◆ Information supplied:
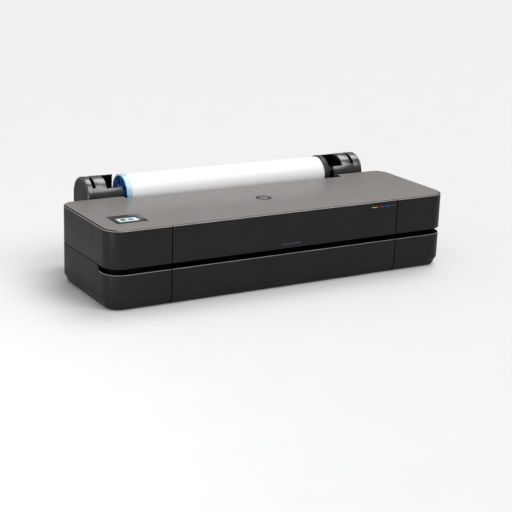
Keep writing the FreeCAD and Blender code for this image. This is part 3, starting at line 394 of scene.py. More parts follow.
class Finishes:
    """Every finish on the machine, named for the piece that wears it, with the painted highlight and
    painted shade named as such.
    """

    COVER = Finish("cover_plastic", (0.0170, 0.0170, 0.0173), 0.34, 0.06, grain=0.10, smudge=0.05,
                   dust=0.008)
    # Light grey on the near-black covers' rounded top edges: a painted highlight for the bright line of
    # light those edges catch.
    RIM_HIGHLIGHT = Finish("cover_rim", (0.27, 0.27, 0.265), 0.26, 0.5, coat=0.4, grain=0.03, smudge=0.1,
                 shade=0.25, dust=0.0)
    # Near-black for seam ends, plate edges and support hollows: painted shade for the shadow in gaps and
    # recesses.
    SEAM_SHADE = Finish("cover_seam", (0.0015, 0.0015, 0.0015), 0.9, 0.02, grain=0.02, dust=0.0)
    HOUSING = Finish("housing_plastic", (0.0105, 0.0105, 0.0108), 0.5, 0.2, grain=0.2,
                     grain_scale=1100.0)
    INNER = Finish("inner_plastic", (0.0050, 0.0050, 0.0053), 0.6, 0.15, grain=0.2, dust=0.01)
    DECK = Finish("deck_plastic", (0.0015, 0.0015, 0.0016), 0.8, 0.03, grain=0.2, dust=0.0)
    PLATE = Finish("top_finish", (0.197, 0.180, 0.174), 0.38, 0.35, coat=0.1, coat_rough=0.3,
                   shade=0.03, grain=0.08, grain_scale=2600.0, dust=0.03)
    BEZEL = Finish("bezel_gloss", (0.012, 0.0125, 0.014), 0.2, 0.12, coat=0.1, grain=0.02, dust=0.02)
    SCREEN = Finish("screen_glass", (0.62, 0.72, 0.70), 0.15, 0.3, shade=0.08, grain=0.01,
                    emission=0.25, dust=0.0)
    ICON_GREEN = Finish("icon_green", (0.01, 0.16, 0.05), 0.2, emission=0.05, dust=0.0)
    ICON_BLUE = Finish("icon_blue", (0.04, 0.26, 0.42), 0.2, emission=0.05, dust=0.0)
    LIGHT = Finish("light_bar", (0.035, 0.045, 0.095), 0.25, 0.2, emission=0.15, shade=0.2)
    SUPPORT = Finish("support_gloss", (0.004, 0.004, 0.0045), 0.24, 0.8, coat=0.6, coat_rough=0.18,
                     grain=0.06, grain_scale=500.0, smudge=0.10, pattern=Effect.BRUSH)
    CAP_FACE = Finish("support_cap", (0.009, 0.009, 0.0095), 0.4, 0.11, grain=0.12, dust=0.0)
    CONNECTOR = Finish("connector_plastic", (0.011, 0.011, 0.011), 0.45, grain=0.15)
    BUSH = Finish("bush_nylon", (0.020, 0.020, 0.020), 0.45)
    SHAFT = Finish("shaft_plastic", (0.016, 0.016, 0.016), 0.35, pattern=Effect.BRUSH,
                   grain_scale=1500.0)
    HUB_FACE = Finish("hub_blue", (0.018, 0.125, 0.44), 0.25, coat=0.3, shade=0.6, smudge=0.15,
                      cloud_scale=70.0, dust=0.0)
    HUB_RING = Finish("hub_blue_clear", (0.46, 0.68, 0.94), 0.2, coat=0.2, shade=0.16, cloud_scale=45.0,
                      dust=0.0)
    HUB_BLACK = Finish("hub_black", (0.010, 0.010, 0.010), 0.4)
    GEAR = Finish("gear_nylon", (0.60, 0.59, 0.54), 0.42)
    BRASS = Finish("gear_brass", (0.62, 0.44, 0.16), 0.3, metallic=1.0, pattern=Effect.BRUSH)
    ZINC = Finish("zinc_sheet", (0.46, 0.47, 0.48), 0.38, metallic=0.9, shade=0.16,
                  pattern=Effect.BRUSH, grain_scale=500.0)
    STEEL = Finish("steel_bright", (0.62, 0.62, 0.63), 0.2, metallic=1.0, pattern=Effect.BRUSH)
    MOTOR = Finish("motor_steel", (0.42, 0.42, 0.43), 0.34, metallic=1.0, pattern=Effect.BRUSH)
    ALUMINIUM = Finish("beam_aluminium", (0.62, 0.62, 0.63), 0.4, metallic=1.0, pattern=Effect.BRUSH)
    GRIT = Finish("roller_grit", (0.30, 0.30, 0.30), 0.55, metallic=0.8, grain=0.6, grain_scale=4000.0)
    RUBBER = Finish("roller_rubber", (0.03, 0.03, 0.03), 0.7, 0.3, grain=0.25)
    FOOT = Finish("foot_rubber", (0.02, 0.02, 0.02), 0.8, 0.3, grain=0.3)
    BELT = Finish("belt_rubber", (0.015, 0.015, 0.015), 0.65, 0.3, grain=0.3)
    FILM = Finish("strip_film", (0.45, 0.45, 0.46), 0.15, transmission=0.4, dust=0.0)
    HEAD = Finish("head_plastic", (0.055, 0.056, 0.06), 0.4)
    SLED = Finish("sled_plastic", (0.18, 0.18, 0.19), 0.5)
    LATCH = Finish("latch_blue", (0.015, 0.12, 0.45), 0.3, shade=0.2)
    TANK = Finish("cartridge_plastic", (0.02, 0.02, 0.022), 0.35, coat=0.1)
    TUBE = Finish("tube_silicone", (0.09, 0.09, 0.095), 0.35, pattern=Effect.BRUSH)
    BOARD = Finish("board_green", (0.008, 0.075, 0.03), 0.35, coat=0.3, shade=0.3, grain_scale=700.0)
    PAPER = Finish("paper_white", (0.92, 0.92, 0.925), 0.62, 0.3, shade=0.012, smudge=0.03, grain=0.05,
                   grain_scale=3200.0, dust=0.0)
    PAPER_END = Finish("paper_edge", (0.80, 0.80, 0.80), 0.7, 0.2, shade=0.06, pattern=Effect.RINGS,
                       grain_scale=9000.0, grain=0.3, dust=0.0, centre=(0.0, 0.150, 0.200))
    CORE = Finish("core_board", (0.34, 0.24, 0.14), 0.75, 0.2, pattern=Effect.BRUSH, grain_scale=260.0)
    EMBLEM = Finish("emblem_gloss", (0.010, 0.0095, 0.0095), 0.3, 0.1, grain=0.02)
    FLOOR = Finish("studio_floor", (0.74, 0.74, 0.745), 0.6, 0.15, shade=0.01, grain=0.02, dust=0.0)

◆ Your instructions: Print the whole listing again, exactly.

◆ Answer to this problem:
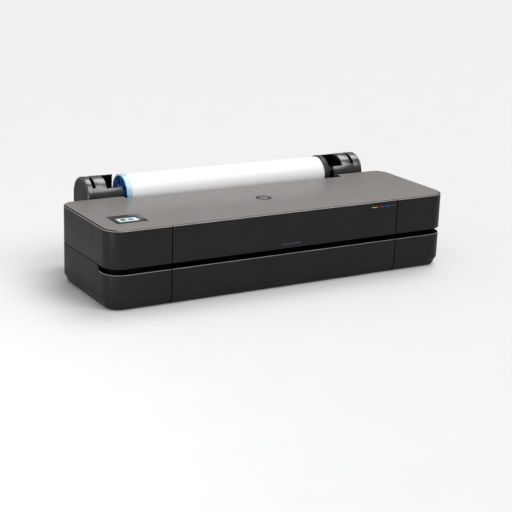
Keep writing the FreeCAD and Blender code for this image. This is part 3, starting at line 394 of scene.py. More parts follow.
class Finishes:
    """Every finish on the machine, named for the piece that wears it, with the painted highlight and
    painted shade named as such.
    """

    COVER = Finish("cover_plastic", (0.0170, 0.0170, 0.0173), 0.34, 0.06, grain=0.10, smudge=0.05,
                   dust=0.008)
    # Light grey on the near-black covers' rounded top edges: a painted highlight for the bright line of
    # light those edges catch.
    RIM_HIGHLIGHT = Finish("cover_rim", (0.27, 0.27, 0.265), 0.26, 0.5, coat=0.4, grain=0.03, smudge=0.1,
                 shade=0.25, dust=0.0)
    # Near-black for seam ends, plate edges and support hollows: painted shade for the shadow in gaps and
    # recesses.
    SEAM_SHADE = Finish("cover_seam", (0.0015, 0.0015, 0.0015), 0.9, 0.02, grain=0.02, dust=0.0)
    HOUSING = Finish("housing_plastic", (0.0105, 0.0105, 0.0108), 0.5, 0.2, grain=0.2,
                     grain_scale=1100.0)
    INNER = Finish("inner_plastic", (0.0050, 0.0050, 0.0053), 0.6, 0.15, grain=0.2, dust=0.01)
    DECK = Finish("deck_plastic", (0.0015, 0.0015, 0.0016), 0.8, 0.03, grain=0.2, dust=0.0)
    PLATE = Finish("top_finish", (0.197, 0.180, 0.174), 0.38, 0.35, coat=0.1, coat_rough=0.3,
                   shade=0.03, grain=0.08, grain_scale=2600.0, dust=0.03)
    BEZEL = Finish("bezel_gloss", (0.012, 0.0125, 0.014), 0.2, 0.12, coat=0.1, grain=0.02, dust=0.02)
    SCREEN = Finish("screen_glass", (0.62, 0.72, 0.70), 0.15, 0.3, shade=0.08, grain=0.01,
                    emission=0.25, dust=0.0)
    ICON_GREEN = Finish("icon_green", (0.01, 0.16, 0.05), 0.2, emission=0.05, dust=0.0)
    ICON_BLUE = Finish("icon_blue", (0.04, 0.26, 0.42), 0.2, emission=0.05, dust=0.0)
    LIGHT = Finish("light_bar", (0.035, 0.045, 0.095), 0.25, 0.2, emission=0.15, shade=0.2)
    SUPPORT = Finish("support_gloss", (0.004, 0.004, 0.0045), 0.24, 0.8, coat=0.6, coat_rough=0.18,
                     grain=0.06, grain_scale=500.0, smudge=0.10, pattern=Effect.BRUSH)
    CAP_FACE = Finish("support_cap", (0.009, 0.009, 0.0095), 0.4, 0.11, grain=0.12, dust=0.0)
    CONNECTOR = Finish("connector_plastic", (0.011, 0.011, 0.011), 0.45, grain=0.15)
    BUSH = Finish("bush_nylon", (0.020, 0.020, 0.020), 0.45)
    SHAFT = Finish("shaft_plastic", (0.016, 0.016, 0.016), 0.35, pattern=Effect.BRUSH,
                   grain_scale=1500.0)
    HUB_FACE = Finish("hub_blue", (0.018, 0.125, 0.44), 0.25, coat=0.3, shade=0.6, smudge=0.15,
                      cloud_scale=70.0, dust=0.0)
    HUB_RING = Finish("hub_blue_clear", (0.46, 0.68, 0.94), 0.2, coat=0.2, shade=0.16, cloud_scale=45.0,
                      dust=0.0)
    HUB_BLACK = Finish("hub_black", (0.010, 0.010, 0.010), 0.4)
    GEAR = Finish("gear_nylon", (0.60, 0.59, 0.54), 0.42)
    BRASS = Finish("gear_brass", (0.62, 0.44, 0.16), 0.3, metallic=1.0, pattern=Effect.BRUSH)
    ZINC = Finish("zinc_sheet", (0.46, 0.47, 0.48), 0.38, metallic=0.9, shade=0.16,
                  pattern=Effect.BRUSH, grain_scale=500.0)
    STEEL = Finish("steel_bright", (0.62, 0.62, 0.63), 0.2, metallic=1.0, pattern=Effect.BRUSH)
    MOTOR = Finish("motor_steel", (0.42, 0.42, 0.43), 0.34, metallic=1.0, pattern=Effect.BRUSH)
    ALUMINIUM = Finish("beam_aluminium", (0.62, 0.62, 0.63), 0.4, metallic=1.0, pattern=Effect.BRUSH)
    GRIT = Finish("roller_grit", (0.30, 0.30, 0.30), 0.55, metallic=0.8, grain=0.6, grain_scale=4000.0)
    RUBBER = Finish("roller_rubber", (0.03, 0.03, 0.03), 0.7, 0.3, grain=0.25)
    FOOT = Finish("foot_rubber", (0.02, 0.02, 0.02), 0.8, 0.3, grain=0.3)
    BELT = Finish("belt_rubber", (0.015, 0.015, 0.015), 0.65, 0.3, grain=0.3)
    FILM = Finish("strip_film", (0.45, 0.45, 0.46), 0.15, transmission=0.4, dust=0.0)
    HEAD = Finish("head_plastic", (0.055, 0.056, 0.06), 0.4)
    SLED = Finish("sled_plastic", (0.18, 0.18, 0.19), 0.5)
    LATCH = Finish("latch_blue", (0.015, 0.12, 0.45), 0.3, shade=0.2)
    TANK = Finish("cartridge_plastic", (0.02, 0.02, 0.022), 0.35, coat=0.1)
    TUBE = Finish("tube_silicone", (0.09, 0.09, 0.095), 0.35, pattern=Effect.BRUSH)
    BOARD = Finish("board_green", (0.008, 0.075, 0.03), 0.35, coat=0.3, shade=0.3, grain_scale=700.0)
    PAPER = Finish("paper_white", (0.92, 0.92, 0.925), 0.62, 0.3, shade=0.012, smudge=0.03, grain=0.05,
                   grain_scale=3200.0, dust=0.0)
    PAPER_END = Finish("paper_edge", (0.80, 0.80, 0.80), 0.7, 0.2, shade=0.06, pattern=Effect.RINGS,
                       grain_scale=9000.0, grain=0.3, dust=0.0, centre=(0.0, 0.150, 0.200))
    CORE = Finish("core_board", (0.34, 0.24, 0.14), 0.75, 0.2, pattern=Effect.BRUSH, grain_scale=260.0)
    EMBLEM = Finish("emblem_gloss", (0.010, 0.0095, 0.0095), 0.3, 0.1, grain=0.02)
    FLOOR = Finish("studio_floor", (0.74, 0.74, 0.745), 0.6, 0.15, shade=0.01, grain=0.02, dust=0.0)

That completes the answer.